Return each entry exactly, omitting nothing.

###

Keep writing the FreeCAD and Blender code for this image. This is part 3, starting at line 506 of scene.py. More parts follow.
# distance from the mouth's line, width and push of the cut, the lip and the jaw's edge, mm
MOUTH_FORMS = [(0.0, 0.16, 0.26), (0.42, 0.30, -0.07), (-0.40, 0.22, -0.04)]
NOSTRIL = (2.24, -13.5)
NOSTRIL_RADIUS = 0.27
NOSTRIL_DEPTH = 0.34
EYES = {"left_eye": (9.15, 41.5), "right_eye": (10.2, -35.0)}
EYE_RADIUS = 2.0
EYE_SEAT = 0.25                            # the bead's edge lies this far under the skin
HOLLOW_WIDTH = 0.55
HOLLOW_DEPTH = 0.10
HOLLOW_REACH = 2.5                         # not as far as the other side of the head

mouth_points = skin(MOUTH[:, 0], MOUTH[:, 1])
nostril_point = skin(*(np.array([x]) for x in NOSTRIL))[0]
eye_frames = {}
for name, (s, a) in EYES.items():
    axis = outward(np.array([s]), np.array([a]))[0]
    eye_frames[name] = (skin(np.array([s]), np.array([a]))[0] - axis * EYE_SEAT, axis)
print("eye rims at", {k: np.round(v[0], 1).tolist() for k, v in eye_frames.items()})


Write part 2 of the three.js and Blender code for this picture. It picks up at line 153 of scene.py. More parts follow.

###

> **THE RESPONSE**
Keep writing the FreeCAD and Blender code for this image. This is part 3, starting at line 506 of scene.py. More parts follow.
# distance from the mouth's line, width and push of the cut, the lip and the jaw's edge, mm
MOUTH_FORMS = [(0.0, 0.16, 0.26), (0.42, 0.30, -0.07), (-0.40, 0.22, -0.04)]
NOSTRIL = (2.24, -13.5)
NOSTRIL_RADIUS = 0.27
NOSTRIL_DEPTH = 0.34
EYES = {"left_eye": (9.15, 41.5), "right_eye": (10.2, -35.0)}
EYE_RADIUS = 2.0
EYE_SEAT = 0.25                            # the bead's edge lies this far under the skin
HOLLOW_WIDTH = 0.55
HOLLOW_DEPTH = 0.10
HOLLOW_REACH = 2.5                         # not as far as the other side of the head

mouth_points = skin(MOUTH[:, 0], MOUTH[:, 1])
nostril_point = skin(*(np.array([x]) for x in NOSTRIL))[0]
eye_frames = {}
for name, (s, a) in EYES.items():
    axis = outward(np.array([s]), np.array([a]))[0]
    eye_frames[name] = (skin(np.array([s]), np.array([a]))[0] - axis * EYE_SEAT, axis)
print("eye rims at", {k: np.round(v[0], 1).tolist() for k, v in eye_frames.items()})


Write part 2 of the three.js and Blender code for this picture. It picks up at line 153 of scene.py. More parts follow.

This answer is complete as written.